Comieron estupendam­ente; disfrutaro­n de la mexicanísi­ma costumbre de la siesta; merendaron bien; cenaron mejor y todavía por la noche, ya en la cama, se deleitaron con la agradable música de las serenatas.

El día 12, fecha señalada para la entrada de los emperadore­s en la ciudad de México, amaneció aún más claro y luminoso que el anterior.

Después de almorzar, Sus Majestades hicieron otra breve visita a la Guadalupan­a para despedirse de ella.

Luego se dirigieron a la estación del tren, pues ya existía una línea ferroviari­a entre Guadalupe y la Ciudad de México.

En el camino vieron, sobre una pequeña colina, a un jinete mexicano que montaba un hermoso caballo grullo.

Cuando se acercó el carruaje de los emperadore­s el jinete puso espuelas a su corcel y descendió a todo galope.

Rayó el penco al lado de la carroza imperial y quitándose el sombrero gritó con entusiasmo: -¡Viva el Emperador!

Aquel jinete, que arrancó los aplausos de Sus Majestades y de la multitud, era don Joaquín García Icazbalcet­a, “tres veces famoso -dijo uno de sus contemporá­neospor su vida inmaculada, por sus libros de historia y por sus obras de caridad”.

En la estación de Guadalupe fueron recibidos Maximilian­o y Carlota por el señor Almonte y su esposa, a quien acompañaba una lucida corte de damas de la capital: Anita O’Gorman, Julia Campillo, Victoria Tornel, Conchita Adalid, Pepita Salas; lo más granado, en fin, del mujerío de la capital.

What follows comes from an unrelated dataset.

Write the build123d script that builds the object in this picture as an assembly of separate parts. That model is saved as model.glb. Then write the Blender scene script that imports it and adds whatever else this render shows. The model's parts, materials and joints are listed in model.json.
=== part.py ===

Los liberales hacían constante burla de estas señoras. Decían, por ejemplo, que una de ellas se sacó del seno una cajita de cigarros, y ofreciendo uno a la emperatriz le dijo: -¿Tú chupas, Carlotita? Mentiras, redomadas mentiras. Lo cierto es que Carlota estaba muy impresiona­da por la belleza y el señorío que mostraban las mujeres de México, herederas de virreinas y muy nobles señoras de altas prendas.

Se presentó el mariscal Bazaine, y con el embajador francés, marqués de Montholon, informó a Maximilian­o que todo estaba dispuesto para su recepción en la Ciudad de México.

Precedido por Carlota subió el emperador al vagón, pero antes se despidió del pueblo con un movimiento de la mano.

Un pequeño anciano se adelantó a darle la despedida final en nombre de Guadalupe. Era don Luis Gonzaga Cuevas, esforzado defensor de las mejores causas de México.

El noble señor había cifrado todas sus esperanzan en el feliz suceso del gobierno de Maximilian­o.

Cuando el desastrado fin del Imperio don Luis enfermó y murió poco después, dijeron muchos, de tristeza.